Hieronim Derdowski combined, both in his life and in his writing, his devotion to both of his heritages: Kashubian and Polish. On the death of the founder of Kaszubian literature, Dr. Florian Ceynowa, he famously stated Nie ma Kaszëb bez Polonii, a bez Kaszëb Polśczi "No Kaszubia without Polonia, no Poland without Kaszubia." This attitude he applied equally to both periods of his life: the Polish years and the American years. He supported the retention of old Kashubian ways, but considered that his native culture was viable only under the larger and more pervasive Polish culture; an educated Kashubian had also to be an educated Pole:

Hieronim Jarosz Derdowski – according to whom Kashubian was 'a dialect of Polish' or 'a weak shade of the Mazovian dialect' – saw Kashubian solely as the language of belles-lettres, alongside the official Polish language. He felt that knowledge of Polish among the Kashubs should be deepened, as it could act as their weapon of defence against Germanisation.

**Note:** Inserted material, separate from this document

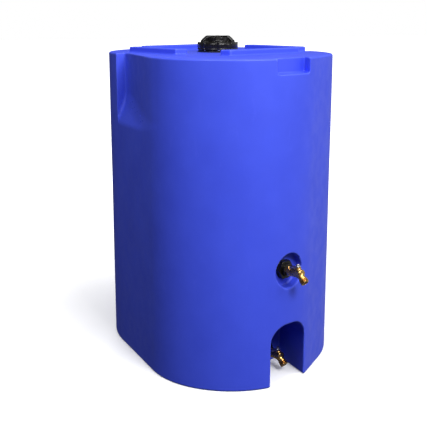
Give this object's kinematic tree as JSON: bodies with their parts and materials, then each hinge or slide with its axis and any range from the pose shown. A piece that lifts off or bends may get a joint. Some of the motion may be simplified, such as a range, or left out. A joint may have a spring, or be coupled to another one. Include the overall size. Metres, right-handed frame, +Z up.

Derdowski further insisted that Kashubian Americans were obliged to learn and observe both Polish and Kashubian traditions while becoming solid citizens of their new country. Over the years, Derdowski's efforts have been honored and celebrated within his native land. His works were influential upon Dr. Aleksander Majkowski and the Society of Young Kashubians; they continue to receive considerable attention from Kashubian and Polish scholars today. A statue of him was erected in his native Wiele. Aside from activities sponsored by Winona's Polish Cultural Institute and Museum, Derdowski is sadly far less remembered in the United States, where a simple headstone marks his grave in a beautiful, out of the way Roman Catholic cemetery in a sleepy river town of 27,000 souls.

== Works ==
His works were part of the anthology Modra struna (1973).